--- YOUR GOAL ---
Show all lines from the data that include the word "edges".

— START OF GIVEN RECORDS —

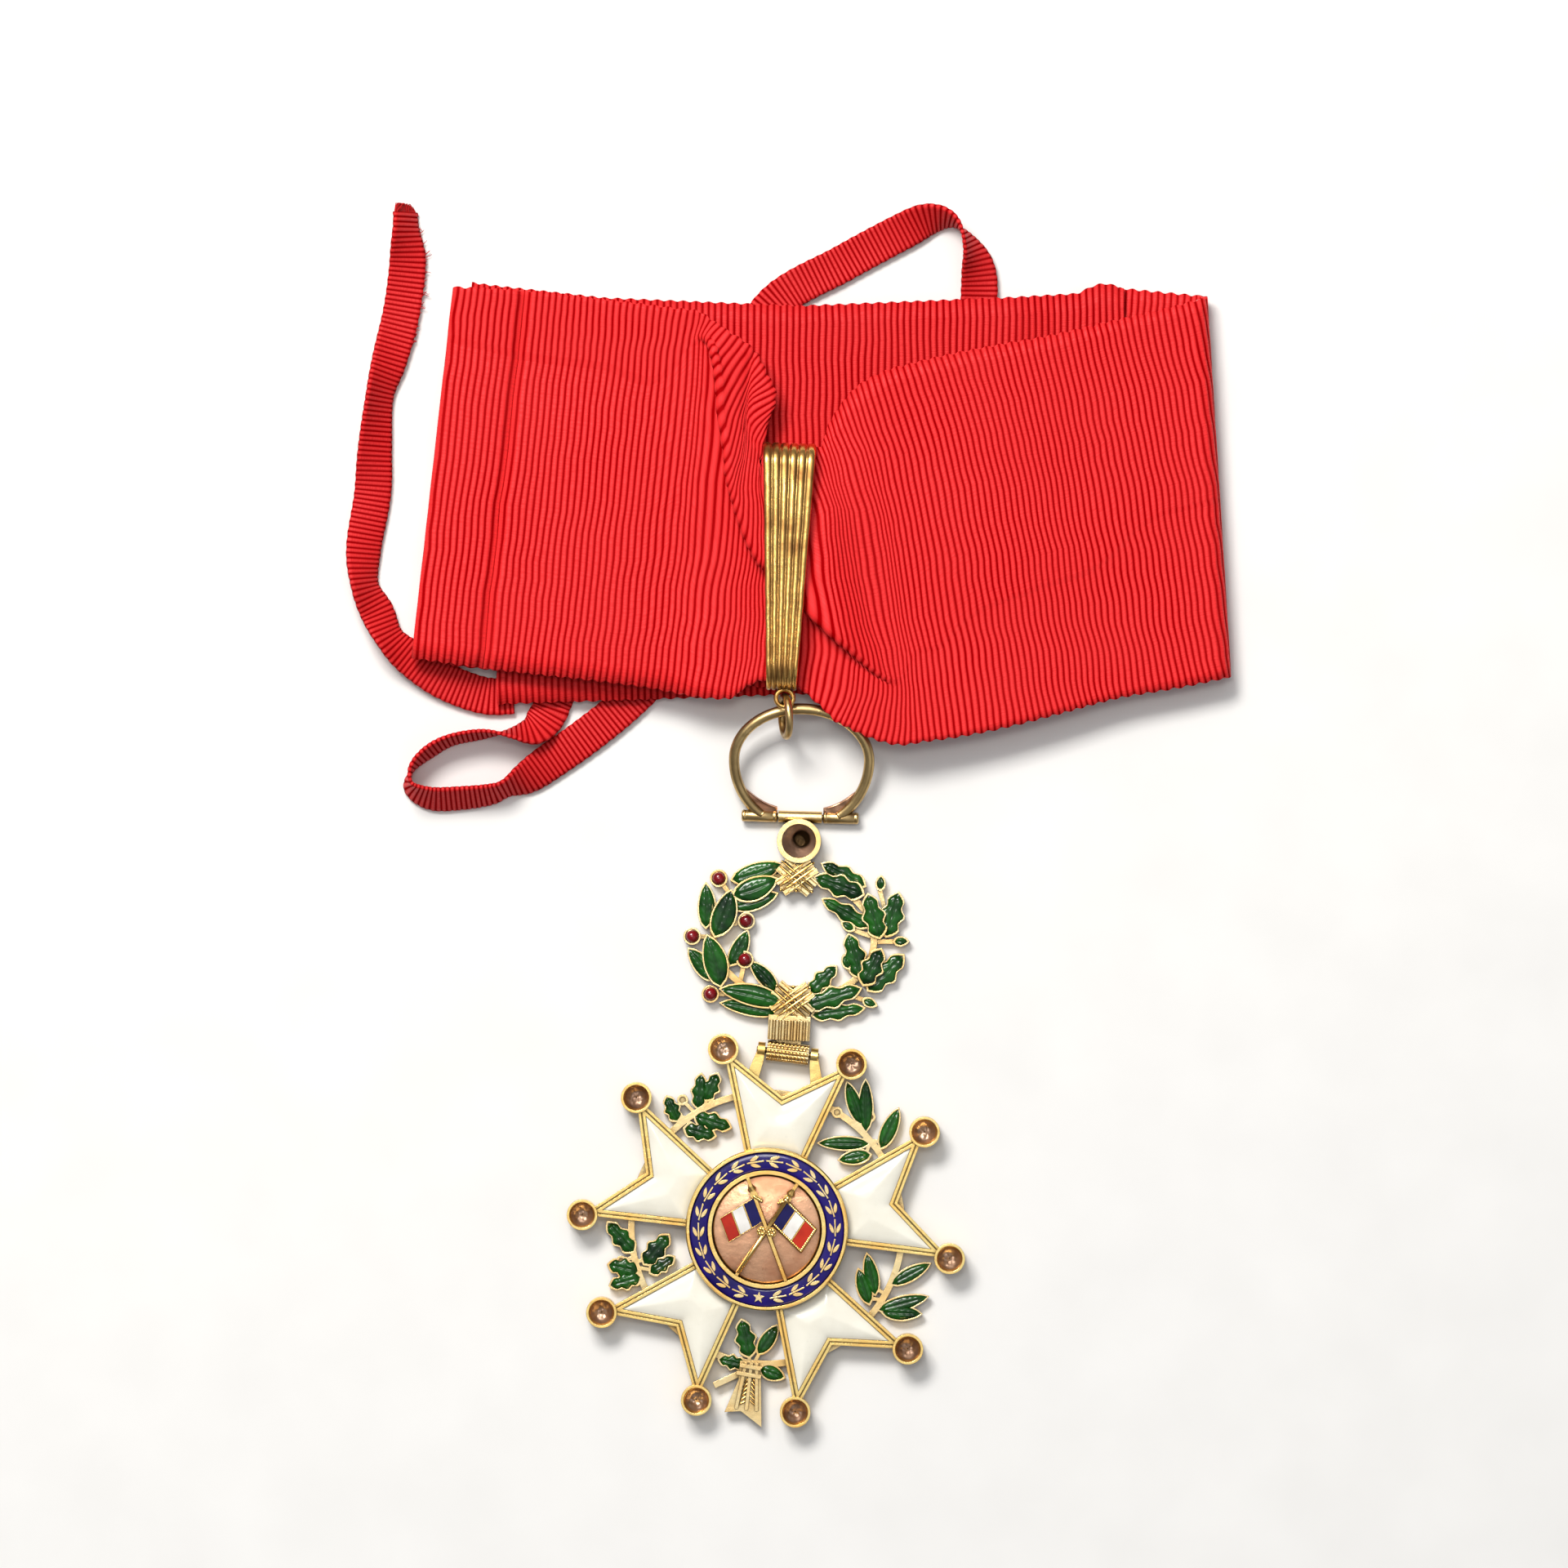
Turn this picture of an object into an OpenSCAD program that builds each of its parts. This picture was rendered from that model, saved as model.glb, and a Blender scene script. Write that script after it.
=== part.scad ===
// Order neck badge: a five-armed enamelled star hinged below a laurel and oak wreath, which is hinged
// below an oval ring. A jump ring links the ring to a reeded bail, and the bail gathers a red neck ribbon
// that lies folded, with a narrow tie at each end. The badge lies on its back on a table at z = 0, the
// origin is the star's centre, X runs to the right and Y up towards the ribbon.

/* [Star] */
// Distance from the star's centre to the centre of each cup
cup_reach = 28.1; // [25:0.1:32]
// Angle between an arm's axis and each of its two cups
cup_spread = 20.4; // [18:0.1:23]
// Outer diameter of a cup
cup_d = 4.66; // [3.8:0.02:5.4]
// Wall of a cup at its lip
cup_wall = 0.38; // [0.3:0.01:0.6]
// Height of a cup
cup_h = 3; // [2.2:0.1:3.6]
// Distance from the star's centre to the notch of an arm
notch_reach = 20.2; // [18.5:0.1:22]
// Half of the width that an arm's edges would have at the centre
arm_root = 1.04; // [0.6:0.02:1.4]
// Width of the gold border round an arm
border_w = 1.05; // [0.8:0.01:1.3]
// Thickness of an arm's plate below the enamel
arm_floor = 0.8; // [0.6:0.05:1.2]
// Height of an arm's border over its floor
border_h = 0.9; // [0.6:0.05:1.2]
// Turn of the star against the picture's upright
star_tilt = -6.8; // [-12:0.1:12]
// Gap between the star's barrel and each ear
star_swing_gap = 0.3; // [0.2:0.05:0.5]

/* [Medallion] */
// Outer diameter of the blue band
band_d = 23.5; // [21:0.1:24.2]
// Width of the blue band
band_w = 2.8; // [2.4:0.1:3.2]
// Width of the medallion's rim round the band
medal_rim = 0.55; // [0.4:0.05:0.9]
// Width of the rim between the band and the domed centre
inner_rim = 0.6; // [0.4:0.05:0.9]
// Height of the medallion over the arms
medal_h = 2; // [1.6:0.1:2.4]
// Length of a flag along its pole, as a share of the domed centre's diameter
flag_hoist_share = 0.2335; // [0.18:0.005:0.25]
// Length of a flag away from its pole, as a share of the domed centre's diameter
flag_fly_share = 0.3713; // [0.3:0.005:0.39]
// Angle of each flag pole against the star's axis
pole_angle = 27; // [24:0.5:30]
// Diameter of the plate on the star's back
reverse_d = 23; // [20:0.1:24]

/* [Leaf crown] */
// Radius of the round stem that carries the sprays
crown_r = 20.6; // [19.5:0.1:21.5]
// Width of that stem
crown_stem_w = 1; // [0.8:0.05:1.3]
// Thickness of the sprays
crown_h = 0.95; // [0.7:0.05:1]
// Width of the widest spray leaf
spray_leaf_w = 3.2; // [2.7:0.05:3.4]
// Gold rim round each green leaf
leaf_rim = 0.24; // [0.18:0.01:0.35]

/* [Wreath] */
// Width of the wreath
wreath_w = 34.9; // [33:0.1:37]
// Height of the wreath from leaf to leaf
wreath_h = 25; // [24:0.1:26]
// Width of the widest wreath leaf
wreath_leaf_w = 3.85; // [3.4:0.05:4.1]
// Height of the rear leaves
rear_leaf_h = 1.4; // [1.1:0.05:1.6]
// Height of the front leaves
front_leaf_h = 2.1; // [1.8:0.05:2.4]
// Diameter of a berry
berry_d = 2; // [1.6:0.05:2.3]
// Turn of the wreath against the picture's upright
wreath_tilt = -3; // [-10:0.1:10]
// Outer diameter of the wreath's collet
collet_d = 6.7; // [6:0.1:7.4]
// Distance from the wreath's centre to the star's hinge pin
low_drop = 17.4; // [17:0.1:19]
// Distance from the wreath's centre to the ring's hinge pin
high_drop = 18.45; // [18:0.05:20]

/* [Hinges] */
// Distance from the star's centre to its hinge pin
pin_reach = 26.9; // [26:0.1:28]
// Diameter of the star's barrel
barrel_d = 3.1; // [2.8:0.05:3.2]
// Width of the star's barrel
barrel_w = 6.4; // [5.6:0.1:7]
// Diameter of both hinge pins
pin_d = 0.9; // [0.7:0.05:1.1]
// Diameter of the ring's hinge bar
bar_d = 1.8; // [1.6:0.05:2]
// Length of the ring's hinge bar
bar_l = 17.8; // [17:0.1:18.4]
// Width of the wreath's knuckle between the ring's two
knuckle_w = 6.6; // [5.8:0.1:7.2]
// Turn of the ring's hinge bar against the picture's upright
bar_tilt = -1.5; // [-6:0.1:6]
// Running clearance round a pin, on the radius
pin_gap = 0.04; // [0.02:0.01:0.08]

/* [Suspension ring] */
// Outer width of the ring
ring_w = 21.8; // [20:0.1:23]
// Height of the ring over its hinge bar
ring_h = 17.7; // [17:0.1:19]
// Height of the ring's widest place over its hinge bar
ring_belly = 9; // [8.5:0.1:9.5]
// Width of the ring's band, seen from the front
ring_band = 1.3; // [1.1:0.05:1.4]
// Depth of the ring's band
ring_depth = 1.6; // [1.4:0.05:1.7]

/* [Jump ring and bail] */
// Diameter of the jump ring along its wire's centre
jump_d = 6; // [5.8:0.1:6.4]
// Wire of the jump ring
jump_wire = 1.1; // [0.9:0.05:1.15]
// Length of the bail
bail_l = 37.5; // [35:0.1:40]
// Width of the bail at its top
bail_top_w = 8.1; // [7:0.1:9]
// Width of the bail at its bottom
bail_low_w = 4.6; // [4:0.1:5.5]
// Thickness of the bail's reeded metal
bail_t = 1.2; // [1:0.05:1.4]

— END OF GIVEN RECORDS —
— START OF GIVEN RECORDS —

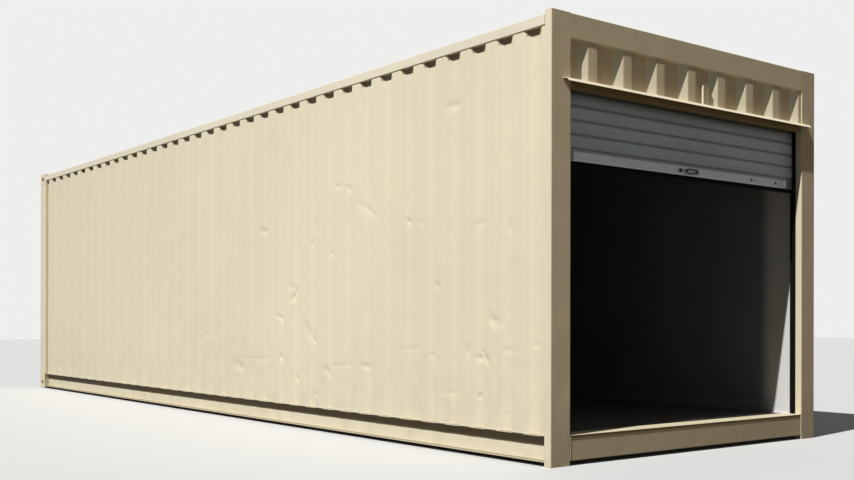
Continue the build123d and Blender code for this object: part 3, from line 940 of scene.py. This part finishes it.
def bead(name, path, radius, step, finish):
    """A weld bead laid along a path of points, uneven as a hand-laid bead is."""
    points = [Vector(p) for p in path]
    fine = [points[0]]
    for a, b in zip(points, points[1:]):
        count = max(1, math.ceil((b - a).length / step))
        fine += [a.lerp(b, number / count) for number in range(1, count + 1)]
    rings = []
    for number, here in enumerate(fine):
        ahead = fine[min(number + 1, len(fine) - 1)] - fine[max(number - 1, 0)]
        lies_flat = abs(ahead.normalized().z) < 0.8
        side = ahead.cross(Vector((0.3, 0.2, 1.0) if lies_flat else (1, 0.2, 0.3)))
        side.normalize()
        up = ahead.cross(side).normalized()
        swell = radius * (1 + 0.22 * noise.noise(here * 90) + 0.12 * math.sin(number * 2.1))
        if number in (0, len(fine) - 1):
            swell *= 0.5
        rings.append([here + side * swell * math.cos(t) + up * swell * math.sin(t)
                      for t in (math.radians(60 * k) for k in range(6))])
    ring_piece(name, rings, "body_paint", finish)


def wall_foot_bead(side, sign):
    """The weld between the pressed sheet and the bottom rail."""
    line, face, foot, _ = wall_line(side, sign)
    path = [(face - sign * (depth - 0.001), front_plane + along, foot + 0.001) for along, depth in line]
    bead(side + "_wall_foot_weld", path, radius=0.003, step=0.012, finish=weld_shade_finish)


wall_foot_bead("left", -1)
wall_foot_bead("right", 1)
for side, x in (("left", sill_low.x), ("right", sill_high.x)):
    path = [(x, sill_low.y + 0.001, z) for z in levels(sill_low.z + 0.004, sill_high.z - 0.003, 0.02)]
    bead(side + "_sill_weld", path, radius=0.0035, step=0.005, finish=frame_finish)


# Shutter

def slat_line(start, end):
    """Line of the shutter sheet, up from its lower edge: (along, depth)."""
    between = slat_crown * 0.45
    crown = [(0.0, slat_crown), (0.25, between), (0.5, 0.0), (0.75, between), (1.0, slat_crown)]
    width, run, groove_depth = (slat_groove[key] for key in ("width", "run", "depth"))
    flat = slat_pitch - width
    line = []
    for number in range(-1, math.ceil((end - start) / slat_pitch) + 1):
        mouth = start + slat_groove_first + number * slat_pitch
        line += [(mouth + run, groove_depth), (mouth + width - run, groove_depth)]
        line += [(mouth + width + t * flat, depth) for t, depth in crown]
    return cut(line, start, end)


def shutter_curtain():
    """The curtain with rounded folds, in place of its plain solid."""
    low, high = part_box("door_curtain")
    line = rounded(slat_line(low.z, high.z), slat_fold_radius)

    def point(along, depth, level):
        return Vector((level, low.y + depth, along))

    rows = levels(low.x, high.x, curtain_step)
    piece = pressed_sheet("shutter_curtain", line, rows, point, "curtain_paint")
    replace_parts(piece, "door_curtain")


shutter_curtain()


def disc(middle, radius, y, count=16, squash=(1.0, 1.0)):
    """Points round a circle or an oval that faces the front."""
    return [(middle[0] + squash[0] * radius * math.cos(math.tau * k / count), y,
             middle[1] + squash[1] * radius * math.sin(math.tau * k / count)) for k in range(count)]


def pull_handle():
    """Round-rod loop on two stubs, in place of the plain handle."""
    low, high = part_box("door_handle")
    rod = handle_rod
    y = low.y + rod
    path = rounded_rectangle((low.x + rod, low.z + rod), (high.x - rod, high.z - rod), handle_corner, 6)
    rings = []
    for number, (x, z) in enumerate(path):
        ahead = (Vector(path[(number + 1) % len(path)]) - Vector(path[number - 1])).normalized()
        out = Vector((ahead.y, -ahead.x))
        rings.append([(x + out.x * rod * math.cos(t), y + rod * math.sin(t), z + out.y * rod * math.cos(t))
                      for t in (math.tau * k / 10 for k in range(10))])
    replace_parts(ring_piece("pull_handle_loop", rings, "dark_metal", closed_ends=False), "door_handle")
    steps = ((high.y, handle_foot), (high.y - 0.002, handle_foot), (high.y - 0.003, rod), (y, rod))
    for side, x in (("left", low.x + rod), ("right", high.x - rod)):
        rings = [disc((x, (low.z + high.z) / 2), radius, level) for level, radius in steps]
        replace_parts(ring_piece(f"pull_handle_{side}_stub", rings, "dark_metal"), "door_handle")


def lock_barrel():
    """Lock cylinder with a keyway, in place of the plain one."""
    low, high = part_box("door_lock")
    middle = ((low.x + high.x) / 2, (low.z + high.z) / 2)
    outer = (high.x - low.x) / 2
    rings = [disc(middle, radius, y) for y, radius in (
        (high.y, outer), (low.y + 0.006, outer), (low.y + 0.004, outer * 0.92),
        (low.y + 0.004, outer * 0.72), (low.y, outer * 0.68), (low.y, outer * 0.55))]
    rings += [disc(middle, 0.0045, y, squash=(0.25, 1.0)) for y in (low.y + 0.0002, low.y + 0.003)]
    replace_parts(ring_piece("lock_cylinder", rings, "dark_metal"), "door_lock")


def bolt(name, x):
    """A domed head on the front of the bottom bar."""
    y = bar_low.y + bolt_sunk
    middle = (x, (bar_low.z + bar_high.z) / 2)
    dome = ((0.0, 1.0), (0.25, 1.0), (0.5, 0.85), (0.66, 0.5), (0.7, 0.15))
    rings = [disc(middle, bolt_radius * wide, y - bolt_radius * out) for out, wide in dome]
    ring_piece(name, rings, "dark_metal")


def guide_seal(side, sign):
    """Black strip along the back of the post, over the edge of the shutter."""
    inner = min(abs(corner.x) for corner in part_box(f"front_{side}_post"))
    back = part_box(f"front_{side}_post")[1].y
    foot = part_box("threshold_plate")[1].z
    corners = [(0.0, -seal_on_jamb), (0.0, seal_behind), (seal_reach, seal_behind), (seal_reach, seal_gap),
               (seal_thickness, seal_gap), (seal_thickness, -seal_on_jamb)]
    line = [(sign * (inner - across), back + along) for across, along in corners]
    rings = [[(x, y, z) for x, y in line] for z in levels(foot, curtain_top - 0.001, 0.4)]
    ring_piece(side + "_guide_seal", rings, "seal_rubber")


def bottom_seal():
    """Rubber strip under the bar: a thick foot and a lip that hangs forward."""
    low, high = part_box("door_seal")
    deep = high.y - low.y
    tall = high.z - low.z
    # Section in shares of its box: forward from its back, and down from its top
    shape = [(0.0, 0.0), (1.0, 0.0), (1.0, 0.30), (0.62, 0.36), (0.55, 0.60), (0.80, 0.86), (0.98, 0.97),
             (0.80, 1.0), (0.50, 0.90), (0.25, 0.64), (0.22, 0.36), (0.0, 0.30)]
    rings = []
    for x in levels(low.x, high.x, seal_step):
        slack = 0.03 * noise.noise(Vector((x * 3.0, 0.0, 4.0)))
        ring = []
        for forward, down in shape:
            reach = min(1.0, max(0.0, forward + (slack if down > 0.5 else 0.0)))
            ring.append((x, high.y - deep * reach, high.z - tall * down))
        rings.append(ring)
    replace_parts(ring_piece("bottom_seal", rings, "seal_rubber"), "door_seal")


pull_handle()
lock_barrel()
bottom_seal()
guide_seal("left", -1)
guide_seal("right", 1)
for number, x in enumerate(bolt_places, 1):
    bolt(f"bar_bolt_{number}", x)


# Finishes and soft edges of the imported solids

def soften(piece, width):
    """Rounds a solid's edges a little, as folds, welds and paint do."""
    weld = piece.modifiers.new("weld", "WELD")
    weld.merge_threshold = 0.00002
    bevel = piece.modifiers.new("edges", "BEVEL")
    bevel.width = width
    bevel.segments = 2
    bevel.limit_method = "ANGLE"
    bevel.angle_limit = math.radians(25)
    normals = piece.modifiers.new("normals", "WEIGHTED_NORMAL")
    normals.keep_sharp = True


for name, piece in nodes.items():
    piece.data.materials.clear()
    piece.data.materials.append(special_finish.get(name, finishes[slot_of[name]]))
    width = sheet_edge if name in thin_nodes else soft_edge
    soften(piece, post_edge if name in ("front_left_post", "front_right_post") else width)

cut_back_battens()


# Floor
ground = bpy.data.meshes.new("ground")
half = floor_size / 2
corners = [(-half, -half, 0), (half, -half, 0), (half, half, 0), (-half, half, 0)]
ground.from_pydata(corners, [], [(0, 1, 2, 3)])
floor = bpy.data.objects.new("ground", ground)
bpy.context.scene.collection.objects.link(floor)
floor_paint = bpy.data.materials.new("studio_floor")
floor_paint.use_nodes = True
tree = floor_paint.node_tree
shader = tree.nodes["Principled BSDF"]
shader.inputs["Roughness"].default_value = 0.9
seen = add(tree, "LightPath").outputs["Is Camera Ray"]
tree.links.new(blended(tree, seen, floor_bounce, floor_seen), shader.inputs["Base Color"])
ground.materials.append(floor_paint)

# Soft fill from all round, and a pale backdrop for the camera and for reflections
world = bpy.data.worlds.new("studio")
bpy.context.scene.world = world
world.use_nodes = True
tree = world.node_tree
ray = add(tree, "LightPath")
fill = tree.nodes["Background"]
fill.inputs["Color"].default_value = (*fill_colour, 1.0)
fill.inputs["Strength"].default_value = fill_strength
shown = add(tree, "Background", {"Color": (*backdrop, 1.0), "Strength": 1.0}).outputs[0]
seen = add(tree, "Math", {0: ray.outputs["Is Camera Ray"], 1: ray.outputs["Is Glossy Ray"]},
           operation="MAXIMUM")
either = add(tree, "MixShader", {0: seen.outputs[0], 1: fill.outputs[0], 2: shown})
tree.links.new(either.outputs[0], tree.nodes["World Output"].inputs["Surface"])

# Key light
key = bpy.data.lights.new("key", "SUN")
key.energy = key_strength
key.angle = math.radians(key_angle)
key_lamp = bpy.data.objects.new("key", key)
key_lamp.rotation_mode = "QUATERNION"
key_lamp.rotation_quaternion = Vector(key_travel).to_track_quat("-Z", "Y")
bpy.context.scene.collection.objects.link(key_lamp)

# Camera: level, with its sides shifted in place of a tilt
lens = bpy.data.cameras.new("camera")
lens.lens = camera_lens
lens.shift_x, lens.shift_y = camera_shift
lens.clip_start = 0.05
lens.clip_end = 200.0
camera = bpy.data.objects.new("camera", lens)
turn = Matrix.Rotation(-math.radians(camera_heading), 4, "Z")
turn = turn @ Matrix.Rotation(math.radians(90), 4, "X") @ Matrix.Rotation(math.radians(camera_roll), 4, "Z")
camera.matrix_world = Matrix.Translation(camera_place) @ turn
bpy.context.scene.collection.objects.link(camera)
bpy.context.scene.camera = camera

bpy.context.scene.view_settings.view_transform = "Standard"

— END OF GIVEN RECORDS —
— START OF GIVEN RECORDS —

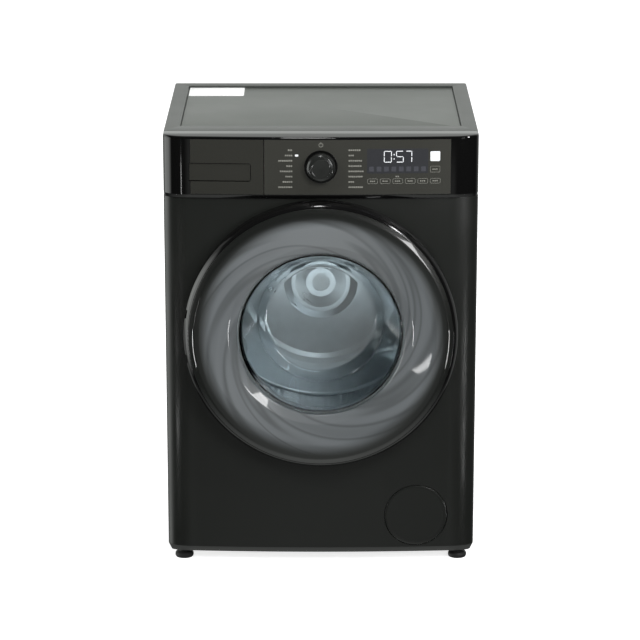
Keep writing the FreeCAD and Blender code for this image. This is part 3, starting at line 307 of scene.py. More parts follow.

— END OF GIVEN RECORDS —

--- ANSWER ---
// Half of the width that an arm's edges would have at the centre
# Finishes and soft edges of the imported solids
    """Rounds a solid's edges a little, as folds, welds and paint do."""
    bevel = piece.modifiers.new("edges", "BEVEL")